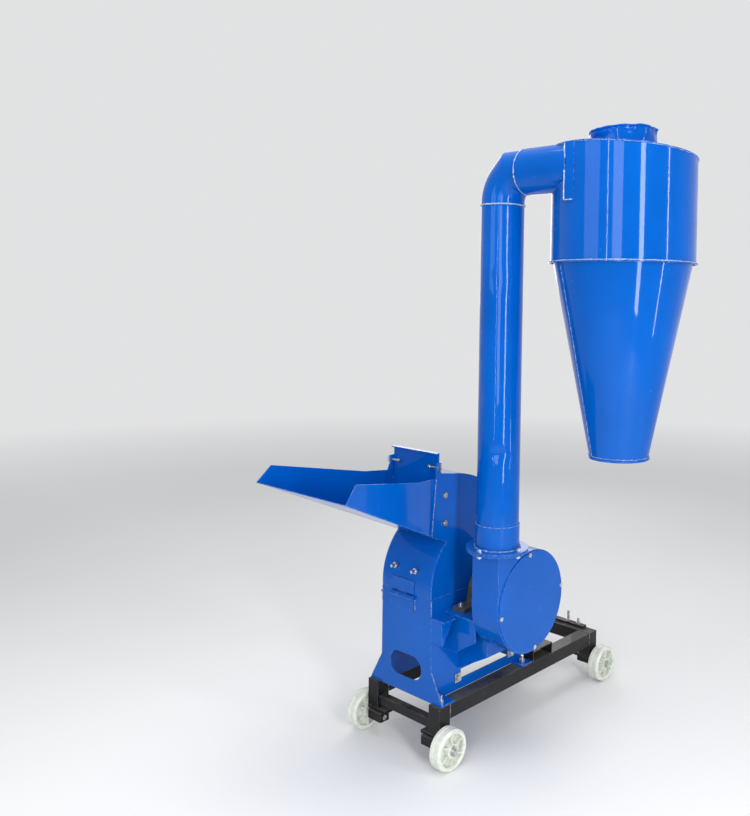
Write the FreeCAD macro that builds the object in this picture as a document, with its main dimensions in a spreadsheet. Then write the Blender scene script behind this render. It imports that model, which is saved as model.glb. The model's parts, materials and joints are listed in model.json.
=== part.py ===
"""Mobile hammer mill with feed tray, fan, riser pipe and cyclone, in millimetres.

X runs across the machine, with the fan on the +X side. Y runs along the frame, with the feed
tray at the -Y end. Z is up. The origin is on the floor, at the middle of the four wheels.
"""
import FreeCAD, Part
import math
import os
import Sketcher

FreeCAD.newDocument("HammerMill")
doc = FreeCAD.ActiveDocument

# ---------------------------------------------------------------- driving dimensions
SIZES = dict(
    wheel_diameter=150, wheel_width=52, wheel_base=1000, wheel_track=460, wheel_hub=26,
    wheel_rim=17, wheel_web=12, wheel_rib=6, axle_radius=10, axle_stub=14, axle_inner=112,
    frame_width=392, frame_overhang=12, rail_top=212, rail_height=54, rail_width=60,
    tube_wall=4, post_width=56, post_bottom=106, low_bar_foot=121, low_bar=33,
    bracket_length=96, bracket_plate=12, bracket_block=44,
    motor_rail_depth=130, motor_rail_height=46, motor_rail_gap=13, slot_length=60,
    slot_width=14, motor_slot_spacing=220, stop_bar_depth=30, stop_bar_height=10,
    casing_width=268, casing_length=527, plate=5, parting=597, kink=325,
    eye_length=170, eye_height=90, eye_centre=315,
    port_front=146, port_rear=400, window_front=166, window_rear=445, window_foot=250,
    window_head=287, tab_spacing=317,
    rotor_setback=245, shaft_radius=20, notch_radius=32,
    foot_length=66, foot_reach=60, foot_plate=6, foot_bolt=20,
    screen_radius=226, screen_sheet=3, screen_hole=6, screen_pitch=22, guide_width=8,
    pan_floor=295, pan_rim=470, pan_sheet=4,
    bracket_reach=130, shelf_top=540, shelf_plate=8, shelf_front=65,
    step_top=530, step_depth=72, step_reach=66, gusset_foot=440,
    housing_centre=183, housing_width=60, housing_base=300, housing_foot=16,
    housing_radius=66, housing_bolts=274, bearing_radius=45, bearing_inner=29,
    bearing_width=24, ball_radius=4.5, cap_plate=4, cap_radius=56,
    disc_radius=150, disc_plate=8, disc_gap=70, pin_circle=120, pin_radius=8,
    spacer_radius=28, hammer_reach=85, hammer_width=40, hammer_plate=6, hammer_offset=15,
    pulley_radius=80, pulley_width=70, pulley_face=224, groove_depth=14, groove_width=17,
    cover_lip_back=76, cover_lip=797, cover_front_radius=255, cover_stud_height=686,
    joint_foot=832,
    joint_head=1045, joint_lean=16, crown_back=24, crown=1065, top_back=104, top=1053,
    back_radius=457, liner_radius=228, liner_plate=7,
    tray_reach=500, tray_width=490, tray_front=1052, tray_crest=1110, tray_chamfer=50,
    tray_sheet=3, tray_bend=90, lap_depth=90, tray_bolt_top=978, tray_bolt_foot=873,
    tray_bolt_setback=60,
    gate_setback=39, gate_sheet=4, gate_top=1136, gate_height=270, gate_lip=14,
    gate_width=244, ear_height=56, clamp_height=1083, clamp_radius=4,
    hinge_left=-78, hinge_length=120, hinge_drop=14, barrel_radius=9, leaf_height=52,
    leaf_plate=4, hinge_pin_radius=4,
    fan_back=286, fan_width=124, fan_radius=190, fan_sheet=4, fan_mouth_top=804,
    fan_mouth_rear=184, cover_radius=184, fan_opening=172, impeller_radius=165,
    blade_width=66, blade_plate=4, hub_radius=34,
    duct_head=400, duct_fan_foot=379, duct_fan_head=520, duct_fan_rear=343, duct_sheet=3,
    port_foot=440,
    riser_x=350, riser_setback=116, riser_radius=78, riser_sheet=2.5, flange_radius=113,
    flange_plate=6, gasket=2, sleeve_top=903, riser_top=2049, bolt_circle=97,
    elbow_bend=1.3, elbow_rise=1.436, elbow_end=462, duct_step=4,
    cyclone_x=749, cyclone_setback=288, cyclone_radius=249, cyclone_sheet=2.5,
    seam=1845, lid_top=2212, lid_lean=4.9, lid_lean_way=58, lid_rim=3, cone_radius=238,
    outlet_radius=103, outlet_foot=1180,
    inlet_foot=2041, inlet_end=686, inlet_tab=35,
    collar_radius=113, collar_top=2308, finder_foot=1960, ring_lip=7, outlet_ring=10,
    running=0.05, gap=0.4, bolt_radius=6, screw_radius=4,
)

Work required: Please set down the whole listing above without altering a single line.

Task result:
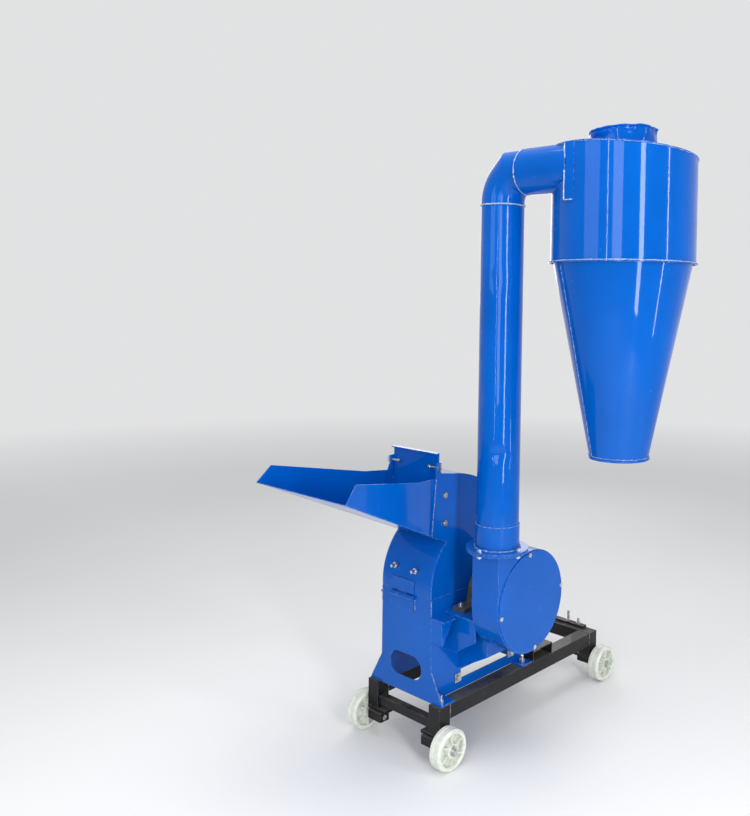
Write the FreeCAD macro that builds the object in this picture as a document, with its main dimensions in a spreadsheet. Then write the Blender scene script behind this render. It imports that model, which is saved as model.glb. The model's parts, materials and joints are listed in model.json.
=== part.py ===
"""Mobile hammer mill with feed tray, fan, riser pipe and cyclone, in millimetres.

X runs across the machine, with the fan on the +X side. Y runs along the frame, with the feed
tray at the -Y end. Z is up. The origin is on the floor, at the middle of the four wheels.
"""
import FreeCAD, Part
import math
import os
import Sketcher

FreeCAD.newDocument("HammerMill")
doc = FreeCAD.ActiveDocument

# ---------------------------------------------------------------- driving dimensions
SIZES = dict(
    wheel_diameter=150, wheel_width=52, wheel_base=1000, wheel_track=460, wheel_hub=26,
    wheel_rim=17, wheel_web=12, wheel_rib=6, axle_radius=10, axle_stub=14, axle_inner=112,
    frame_width=392, frame_overhang=12, rail_top=212, rail_height=54, rail_width=60,
    tube_wall=4, post_width=56, post_bottom=106, low_bar_foot=121, low_bar=33,
    bracket_length=96, bracket_plate=12, bracket_block=44,
    motor_rail_depth=130, motor_rail_height=46, motor_rail_gap=13, slot_length=60,
    slot_width=14, motor_slot_spacing=220, stop_bar_depth=30, stop_bar_height=10,
    casing_width=268, casing_length=527, plate=5, parting=597, kink=325,
    eye_length=170, eye_height=90, eye_centre=315,
    port_front=146, port_rear=400, window_front=166, window_rear=445, window_foot=250,
    window_head=287, tab_spacing=317,
    rotor_setback=245, shaft_radius=20, notch_radius=32,
    foot_length=66, foot_reach=60, foot_plate=6, foot_bolt=20,
    screen_radius=226, screen_sheet=3, screen_hole=6, screen_pitch=22, guide_width=8,
    pan_floor=295, pan_rim=470, pan_sheet=4,
    bracket_reach=130, shelf_top=540, shelf_plate=8, shelf_front=65,
    step_top=530, step_depth=72, step_reach=66, gusset_foot=440,
    housing_centre=183, housing_width=60, housing_base=300, housing_foot=16,
    housing_radius=66, housing_bolts=274, bearing_radius=45, bearing_inner=29,
    bearing_width=24, ball_radius=4.5, cap_plate=4, cap_radius=56,
    disc_radius=150, disc_plate=8, disc_gap=70, pin_circle=120, pin_radius=8,
    spacer_radius=28, hammer_reach=85, hammer_width=40, hammer_plate=6, hammer_offset=15,
    pulley_radius=80, pulley_width=70, pulley_face=224, groove_depth=14, groove_width=17,
    cover_lip_back=76, cover_lip=797, cover_front_radius=255, cover_stud_height=686,
    joint_foot=832,
    joint_head=1045, joint_lean=16, crown_back=24, crown=1065, top_back=104, top=1053,
    back_radius=457, liner_radius=228, liner_plate=7,
    tray_reach=500, tray_width=490, tray_front=1052, tray_crest=1110, tray_chamfer=50,
    tray_sheet=3, tray_bend=90, lap_depth=90, tray_bolt_top=978, tray_bolt_foot=873,
    tray_bolt_setback=60,
    gate_setback=39, gate_sheet=4, gate_top=1136, gate_height=270, gate_lip=14,
    gate_width=244, ear_height=56, clamp_height=1083, clamp_radius=4,
    hinge_left=-78, hinge_length=120, hinge_drop=14, barrel_radius=9, leaf_height=52,
    leaf_plate=4, hinge_pin_radius=4,
    fan_back=286, fan_width=124, fan_radius=190, fan_sheet=4, fan_mouth_top=804,
    fan_mouth_rear=184, cover_radius=184, fan_opening=172, impeller_radius=165,
    blade_width=66, blade_plate=4, hub_radius=34,
    duct_head=400, duct_fan_foot=379, duct_fan_head=520, duct_fan_rear=343, duct_sheet=3,
    port_foot=440,
    riser_x=350, riser_setback=116, riser_radius=78, riser_sheet=2.5, flange_radius=113,
    flange_plate=6, gasket=2, sleeve_top=903, riser_top=2049, bolt_circle=97,
    elbow_bend=1.3, elbow_rise=1.436, elbow_end=462, duct_step=4,
    cyclone_x=749, cyclone_setback=288, cyclone_radius=249, cyclone_sheet=2.5,
    seam=1845, lid_top=2212, lid_lean=4.9, lid_lean_way=58, lid_rim=3, cone_radius=238,
    outlet_radius=103, outlet_foot=1180,
    inlet_foot=2041, inlet_end=686, inlet_tab=35,
    collar_radius=113, collar_top=2308, finder_foot=1960, ring_lip=7, outlet_ring=10,
    running=0.05, gap=0.4, bolt_radius=6, screw_radius=4,
)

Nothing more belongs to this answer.